How does PayFac support monetization for software platforms?

A PayFac model can support monetization by making payments part of the product experience. Platforms may generate revenue through transaction-related pricing, premium payment features, faster funding options, or other financial tools. Because payments happen inside the platform, they can become both a revenue source and a retention driver.

What should founders watch most closely when choosing a PayFac solution?

Founders should look closely at onboarding friction, underwriting logic, payout timing, risk controls, support ownership, fee structure, reporting access, merchant category restrictions, and long-term flexibility. The best solution is the one that fits how users actually need to get paid and how the startup plans to grow.

Conclusion

The payment facilitator (PayFac) model matters for startups because it turns payments from a separate vendor problem into a product and growth decision. For platforms, SaaS businesses, marketplaces, and software companies serving business users, that can be a major advantage.

A strong PayFac setup can reduce onboarding friction, improve user experience, speed up time to first payment, support embedded payments, and open new monetization opportunities. It can help startups create more complete products that users rely on more deeply.

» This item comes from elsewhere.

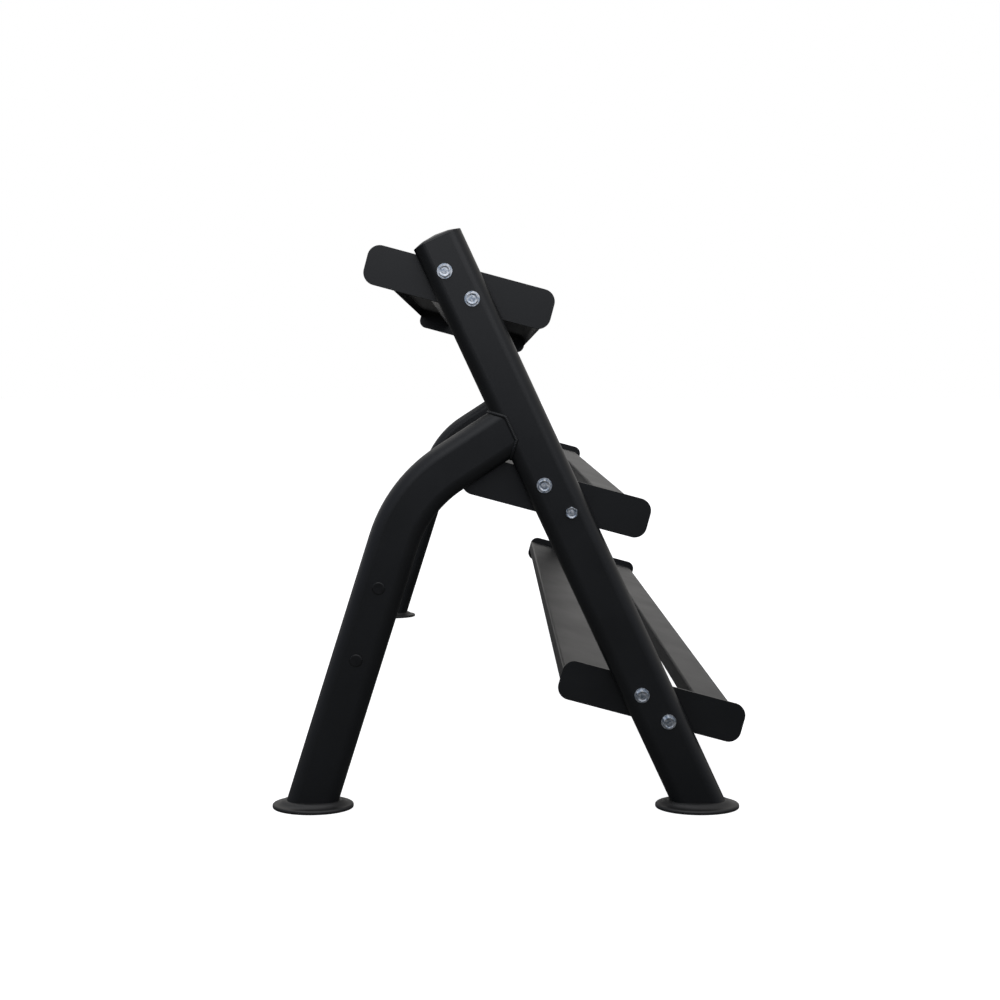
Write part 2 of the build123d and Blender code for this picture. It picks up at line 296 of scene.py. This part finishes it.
def merged_copy(node_name):
    """A CAD node's mesh as a bmesh in millimetres, welded into clean faces."""
    bm = bmesh.new()
    bm.from_mesh(frame["nodes"][node_name].data)
    bmesh.ops.scale(bm, vec=(1 / MM, 1 / MM, 1 / MM), verts=bm.verts)
    bmesh.ops.remove_doubles(bm, verts=bm.verts, dist=0.001)
    bmesh.ops.dissolve_limit(bm, angle_limit=radians(0.5), verts=bm.verts, edges=bm.edges)
    return bm


def soften(bm, radius, sharper_than=40.0):
    """Rounds every edge that turns by more than an angle."""
    sharp = [
        e for e in bm.edges
        if len(e.link_faces) == 2 and e.calc_face_angle(0.0) > radians(sharper_than)
    ]
    bmesh.ops.bevel(
        bm, geom=sharp, offset=radius, offset_type="OFFSET", segments=2, profile=0.5, material=-1,
        affect="EDGES", clamp_overlap=True,
    )


def centre_of(node_name):
    low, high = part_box(node_name)
    return (low + high) / 2 / MM


# ------------------------------------------------------------------ sheet metal

def sheet_metal(node_name):
    """An end plate or a rail, with its cut edges rounded by the coat."""
    bm = merged_copy(node_name)
    soften(bm, PAINT_ROUND)
    shade(make_piece(f"{node_name}_coated", bm, node_name))


# ------------------------------------------------------------------ welds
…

At the same time, the model is not automatically right for everyone. Founders still need to evaluate risk, underwriting, fee structure, scalability, control, and long-term flexibility. The smartest choice comes from understanding the startup’s real payment workflow, customer needs, and growth path.

If your startup wants to help users get paid faster, keep them inside the product, and build a stronger payments-led experience, the PayFac model is worth serious consideration. And if your business needs more direct control or a simpler direct-merchant setup, a traditional merchant account may still be the better fit. 

The goal is not to follow a trend. It is to build payment infrastructure that makes your product more valuable, more scalable, and easier for customers to use.